The Pros and Cons of Warehouse Digitization

Industrial warehouse

Technology has changed the business landscape in countless ways. Today, more and more consumers prefer to shop online instead of in retail stores, and distributors are racing to keep up with demand. Customers’ desire for fast delivery and package-tracking capabilities is also presenting warehouse professionals with new challenges.

Digitization, however, makes it easier to meet customer demand by tracking inventory in real time and minimizing the potential for human error. Like any technological advance, though, digitization in the warehouse can create problems as well as solve them.

Therefore, industry professionals must educate themselves on the potential pitfalls of digitization through the use of warehouse management systems (WMSs) to ensure customer satisfaction and maintain positive public relations.

Benefits of Warehouse Management Systems

Warehouse management systems (WMSs) improve overall workflow, from receiving to returns. These technologies can be used to scan incoming products, determine shelf placement, standardize packing sizes, and provide customers with tracking information, as well as monitor returns when necessary.

One key advantage of digital WMSs is that they decrease packaging time, allowing customers to receive orders more quickly. Today, thanks to what’s been termed “the Amazon effect,” consumers expect their purchases to be delivered in days, not weeks.

Some WMSs operate via voice-activated headsets. Rather than racing through shelves, packers can say aloud which items they need for each order, and digital assistants will locate the stock and bring it to the packing area.

WMSs also help businesses keep pace with new business trends. Real-time inventory tracking, for example, instantly alerts warehouse managers to trending products, minimizing the dreaded “temporarily out of stock” messages on ordering websites.

Additionally, WMSs help prevent inventory shrink caused by employee theft. Because employee theft constitutes 44% of shrink, warehouse managers can improve profits significantly simply by utilizing the right technology.

Returns, too, cost businesses in several ways. Today’s customers expect vendors to foot the cost of return shipping, and employees must handle additional work, thereby increasing labor costs. WMSs can help minimize the financial hit companies take while still keeping customers satisfied.

In the information age, businesses need to establish and maintain a positive reputation. A single viral tweet can seriously impact corporate profits. Using WMSs helps maintain positive public relations and overall company perception by improving the customer experience.

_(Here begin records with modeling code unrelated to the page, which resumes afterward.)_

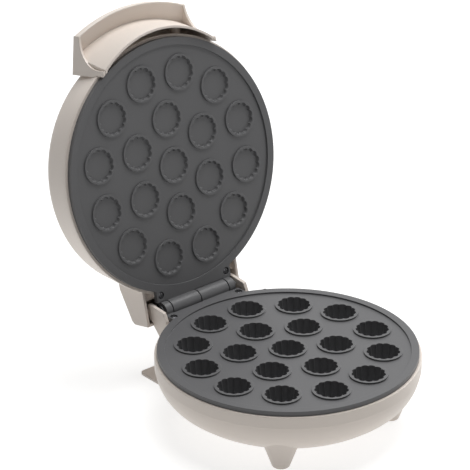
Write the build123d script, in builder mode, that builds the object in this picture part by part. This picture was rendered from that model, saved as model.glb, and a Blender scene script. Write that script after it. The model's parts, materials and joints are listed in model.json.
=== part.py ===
from build123d import *
import os
from math import cos, radians, sin

# A countertop cooker for mini canneles: a round moulded base and a round moulded lid, each with a
# cast plate. The lower plate has deep fluted cups, the upper one shallow fluted caps, and cast
# knuckles on both plates share one hinge pin. Millimetres, +Z up, front -Y, the floor at z = 0,
# the origin under the middle of the open cooker's outline. The lid stands open on its stop.

# Overall sizes
plate_middle = -53.4  # y of the lower plate's middle
parting_height = 68.0  # the two plates meet here when the lid is shut
rim_radius = 119.7  # both housings, at their rims
base_depth = 49.5  # from the parting plane down to the underside
lid_height = 46.5  # from the parting plane up to the shoulder of the lid
lid_crown = 3.0  # rise of the lid's top from shoulder to middle
open_angle = 103.0
bead_top = 8.5  # a bead round the lid's rim ends here
wall = 2.6  # moulded walls
ledge_width = 6.2  # rims turn in this far to carry the plates
ledge_thickness = 3.0

# Cast plates
plate_radius = rim_radius - 2.4
plate_gap = 0.2  # each plate's rim stands this far off the parting plane
flange_thickness = 4.6
rim_step_radius = rim_radius - 9.5
rim_step = 1.5

# Hollows: one in the middle, six round it, twelve outside
hollow_rings = ((0.0, 1, 0.0), (44.0, 6, 0.0), (85.0, 12, 15.0))  # radius, count, first angle
collar_radius = 16.8
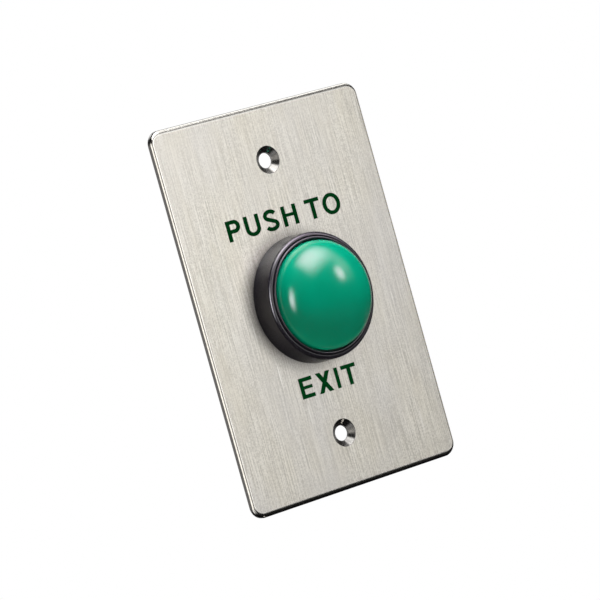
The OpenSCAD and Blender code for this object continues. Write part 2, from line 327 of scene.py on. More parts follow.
def brushed_steel():
    """Satin sheet brushed along the plate's long side: several widths of grain, soft streaks,
    a few longer scratches and slight warm and cool patches."""
    m, t, p = principled("brushed_sheet")
    p.inputs["Metallic"].default_value = 1.0
    hair = noise(t, (4800, 4800, 260), 2.0, 0.6)
    grain = noise(t, (3000, 3000, 55), 2.0, 0.6)
    streak = noise(t, (520, 520, 34), 3.0, 0.55)
    pits = noise(t, (2300, 2300, 2300), 1.0, 0.5)
    patch = noise(t, (46, 46, 24), 2.0, 0.5)
    warm = noise(t, (260, 260, 70), 2.0, 0.5)
    scratch_noise = noise(t, (1500, 1500, 75), 0.0, 0.4)
    scratch = remap(t, scratch_noise, 0.76, 0.83, 0.0, 1.0)
    tone = math_node(t, "ADD", math_node(t, "MULTIPLY", hair, 0.14), math_node(t, "MULTIPLY", grain, 0.50))
    tone = math_node(t, "ADD", tone, math_node(t, "MULTIPLY", streak, 0.11))
    tone = math_node(t, "ADD", tone, math_node(t, "MULTIPLY", pits, 0.25))
    c1 = mix_colour(t, remap(t, tone, 0.42, 0.58, 0, 1), (0.455, 0.430, 0.380), (0.785, 0.757, 0.690))
    c2 = mix_colour(t, remap(t, warm, 0.40, 0.70, 0, 0.34), c1, (0.645, 0.605, 0.512))
    c3 = mix_colour(t, remap(t, patch, 0.40, 0.68, 0, 0.36), c2, (0.605, 0.592, 0.594))
    c4 = mix_colour(t, math_node(t, "MULTIPLY", scratch, 0.6), c3, (0.84, 0.82, 0.78))
    # painted shadow: the sheet is darkened close in under the collar, more to the left of it than above, where a light
    # from the upper right would cast it
    shadow_ao = node(t, "ShaderNodeAmbientOcclusion", samples=8)
    shadow_ao.inputs["Distance"].default_value = 0.0060
    shadow_tilt = node(t, "ShaderNodeVectorMath", operation="ADD")
    t.links.new(node(t, "ShaderNodeNewGeometry").outputs["Normal"], shadow_tilt.inputs[0])
    shadow_tilt.inputs[1].default_value = (0.64, 0.0, -0.08)
    t.links.new(shadow_tilt.outputs[0], shadow_ao.inputs["Normal"])
    painted_shadow = remap(t, shadow_ao.outputs["AO"], 0.34, 0.90, 0.92, 0.0)
    t.links.new(mix_colour(t, painted_shadow, c4, (0.03, 0.028, 0.028)), p.inputs["Base Color"])
    r = remap(t, tone, 0.36, 0.64, 0.37, 0.50)
    t.links.new(math_node(t, "SUBTRACT", r, math_node(t, "MULTIPLY", scratch, 0.08)), p.inputs["Roughness"])
    b1 = bump(t, p, grain, 0.16, 0.00005)
    bump(t, p, hair, 0.22, 0.00002, b1)
    return m


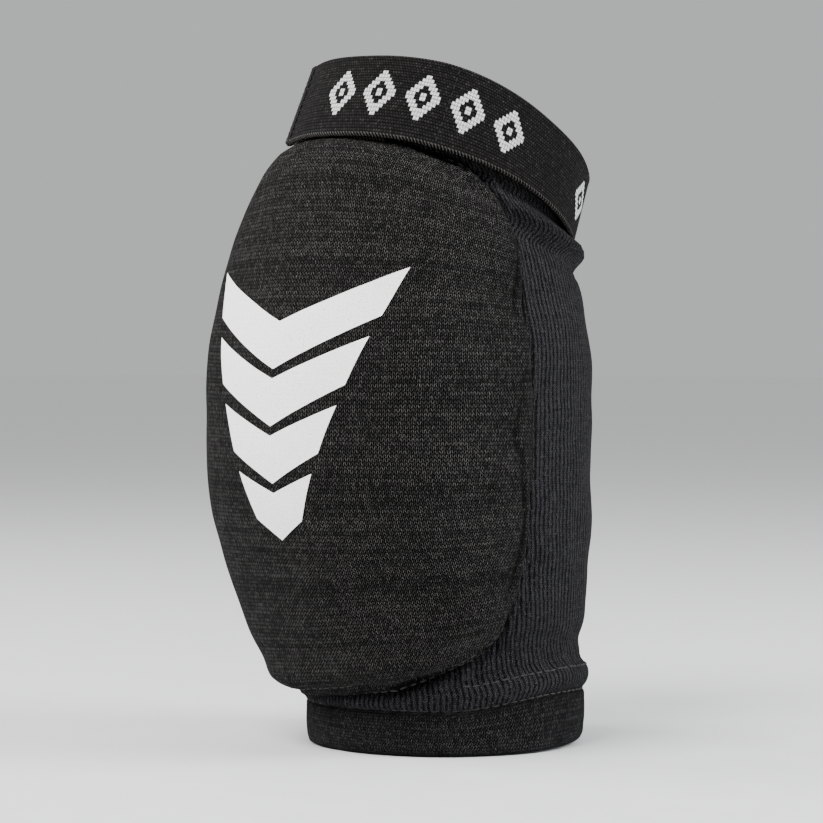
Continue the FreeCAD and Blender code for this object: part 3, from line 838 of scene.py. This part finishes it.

Drawbacks of Warehouse Management Systems

While the pros of WMSs certainly outweigh the cons, warehouse managers would do well to evaluate how well their system works continually. Sophisticated hackers can crack even the best WMSs, which can lead to significant financial loss. While firewalls and anti-virus software help prevent such attacks, no system is without flaws that hackers can exploit.

Digitization also brings the risk that humans may grow a bit lazy when technology is doing the heavy lifting. While WMS does allow for real-time inventory, facilities should still conduct regular physical inspections of merchandise to remove broken or non-conforming products.

Consumers have high expectations from online retailers, and failure to perform regular inventory inspections may result in customers receiving non-conforming goods from the same lot. This can create a public relations nightmare, especially if the damaged goods caused any kind of injury to users.

Some multi-warehouse facilities implement different WMS programs, but integrating these programs can prove difficult. Higher-up executives, therefore, should require all facilities to utilize the same programs.

Finally, technology still relies upon fallible infrastructure. Power outages, for instance, can shut down an entire facility for hours at a time. So, given the rampant pace at which customers expect to receive ordered products, a single outage can result in scores of unhappy consumers.

Warehouse Best Practices

To stay in line with best practices, warehouses should implement technology to reduce errors and increase processing speeds, but even the best WMSs require oversight by human workers to ensure optimal efficiency.

With the right combination of technological innovation and skilled human input, warehouses can keep customer satisfaction — and company profits — high.